| Supplied information |

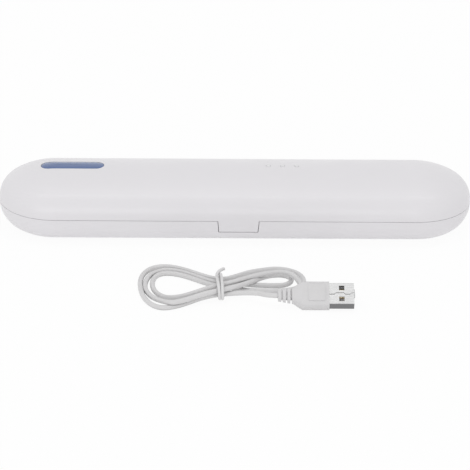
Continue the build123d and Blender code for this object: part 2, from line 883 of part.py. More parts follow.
# Start button: a round cap through the liner, kept in by its flange
with BuildPart() as start_button:
    with BuildSketch(Plane.XY.offset(liner_under - button_proud)):
        with Locations((switch_x, 0)):
            Circle(button_radius)
    extrude(amount=button_top - liner_under + button_proud)
    fillet(start_button.faces().sort_by(Axis.Z)[0].edges(), radius=0.5)
    with BuildSketch(Plane.XY.offset(liner_top + button_seat_gap)):
        with Locations((switch_x, 0)):
            Circle(button_flange_radius)
    extrude(amount=button_flange_thickness)
finish_piece(start_button.part, "start_button")

# Flat battery cell on the liner
with BuildPart() as battery:
    with BuildSketch(Plane.XY.offset(liner_top)):
        with Locations((battery_start + battery_length / 2, 0)):
            RectangleRounded(battery_length, battery_width, battery_corner)
    extrude(amount=battery_thickness)
    fillet(battery.faces().sort_by(Axis.Z)[-1].edges(), radius=battery_round)
finish_piece(battery.part, "battery")

# Charging board on the liner, behind the battery
with BuildPart() as charging_board:
    with BuildSketch(Plane.XY.offset(liner_top)):
        with Locations((charge_board_x, charge_board_y)):
            Rectangle(charge_board_length, charge_board_depth)
    extrude(amount=charge_board_thickness)
finish_piece(charging_board.part, "charging_board")

# Charging socket: a folded metal shell that looks out through the lid's back wall
with BuildPart() as socket_shell:
    with BuildSketch(Plane.XZ.offset(-socket_mouth)):
        with Locations((charge_board_x, socket_under + socket_height / 2)):
            RectangleRounded(socket_width, socket_height, socket_round)
            RectangleRounded(
                socket_width - 2 * socket_wall,
                socket_height - 2 * socket_wall,
                socket_round - socket_wall,
                mode=Mode.SUBTRACT,
            )
    extrude(amount=socket_depth)
finish_piece(socket_shell.part, "socket_shell")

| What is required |
Make an exact copy of the data above.

| Solution for this problem |
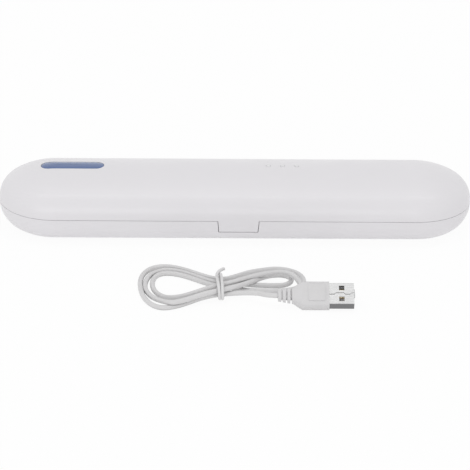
Continue the build123d and Blender code for this object: part 2, from line 883 of part.py. More parts follow.
# Start button: a round cap through the liner, kept in by its flange
with BuildPart() as start_button:
    with BuildSketch(Plane.XY.offset(liner_under - button_proud)):
        with Locations((switch_x, 0)):
            Circle(button_radius)
    extrude(amount=button_top - liner_under + button_proud)
    fillet(start_button.faces().sort_by(Axis.Z)[0].edges(), radius=0.5)
    with BuildSketch(Plane.XY.offset(liner_top + button_seat_gap)):
        with Locations((switch_x, 0)):
            Circle(button_flange_radius)
    extrude(amount=button_flange_thickness)
finish_piece(start_button.part, "start_button")

# Flat battery cell on the liner
with BuildPart() as battery:
    with BuildSketch(Plane.XY.offset(liner_top)):
        with Locations((battery_start + battery_length / 2, 0)):
            RectangleRounded(battery_length, battery_width, battery_corner)
    extrude(amount=battery_thickness)
    fillet(battery.faces().sort_by(Axis.Z)[-1].edges(), radius=battery_round)
finish_piece(battery.part, "battery")

# Charging board on the liner, behind the battery
with BuildPart() as charging_board:
    with BuildSketch(Plane.XY.offset(liner_top)):
        with Locations((charge_board_x, charge_board_y)):
            Rectangle(charge_board_length, charge_board_depth)
    extrude(amount=charge_board_thickness)
finish_piece(charging_board.part, "charging_board")

# Charging socket: a folded metal shell that looks out through the lid's back wall
with BuildPart() as socket_shell:
    with BuildSketch(Plane.XZ.offset(-socket_mouth)):
        with Locations((charge_board_x, socket_under + socket_height / 2)):
            RectangleRounded(socket_width, socket_height, socket_round)
            RectangleRounded(
                socket_width - 2 * socket_wall,
                socket_height - 2 * socket_wall,
                socket_round - socket_wall,
                mode=Mode.SUBTRACT,
            )
    extrude(amount=socket_depth)
finish_piece(socket_shell.part, "socket_shell")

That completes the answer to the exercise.